For all the talk of Gould as an anti-pianist, his true genius lies in the way he was able to take the same tools, conceptions and techniques of other musicians and use them, as Rob Haskins has observed, “to animate sound out of the piano, as if he is somehow within the sound itself”. This, rather than the accoutrements of artistry which are now the discursive province of a fan base with pseudo-musical literary pretensions, is the essence of Gould’s lasting achievement. Other pianists — and most harpsichordists other than Landowska — seem, in Haskins’s words, “to approach the music from the surface of the instrument rather than from within it”.
While his work shows historic and artistic influences that we as listeners would do well to consider, Gould’s approach is refreshingly bereft of an anxiety of influence. This freedom results in interpretations that allow, for all their idiosyncrasies, Bach’s voice to shine through. The problem is that, since we have no idea what Bach really wanted to say, it becomes easy to project whatever we want onto them.
In a classical music culture in which every work is upheld as a masterpiece, every performance as life-affirming, every previously unknown composer the automatic equivalent of Beethoven or Bach, to make even the most cursory deconstruction of such an iconic figure is perhaps seen as tantamount to open disrespect.

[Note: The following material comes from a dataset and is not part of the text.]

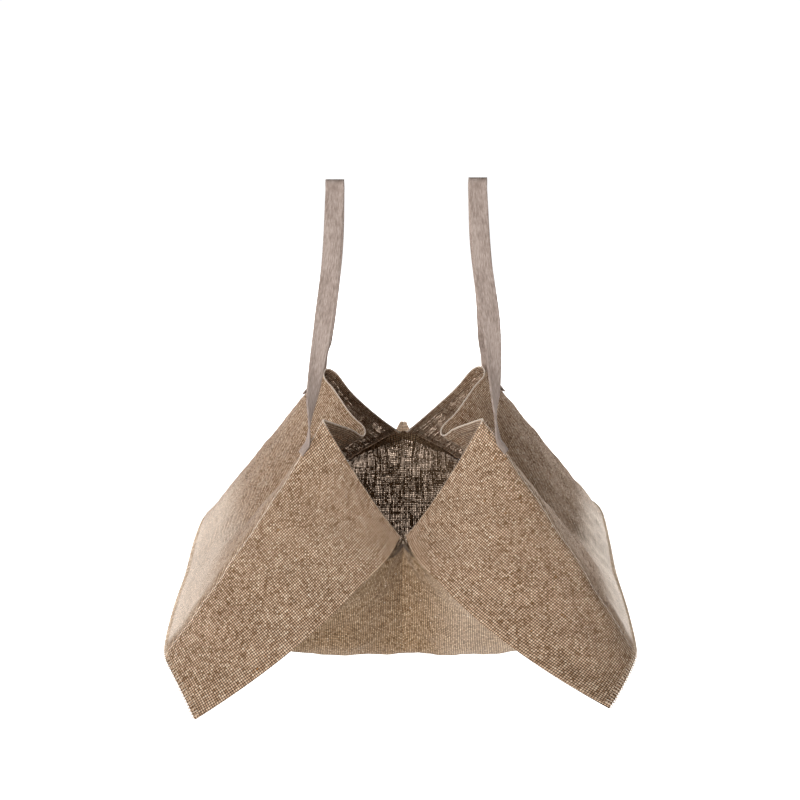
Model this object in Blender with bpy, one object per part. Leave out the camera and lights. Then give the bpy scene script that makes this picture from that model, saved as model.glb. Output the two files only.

This is even more the case in North America, which cultivates the speciously bright allure of binaries and where the unquestioned Gould shibboleth is particularly strong. If it is true that no man is an island, then indeed no artist exists in a vacuum. A singular figure like Gould is no exception to this. As U.S. cultural dominance begins to wane, the notion that he and the Goldberg Variations are one and the same should finally be put to rest in the graveyard of ideas. Only then can he and J.S. Bach, as only artists can, truly live forever.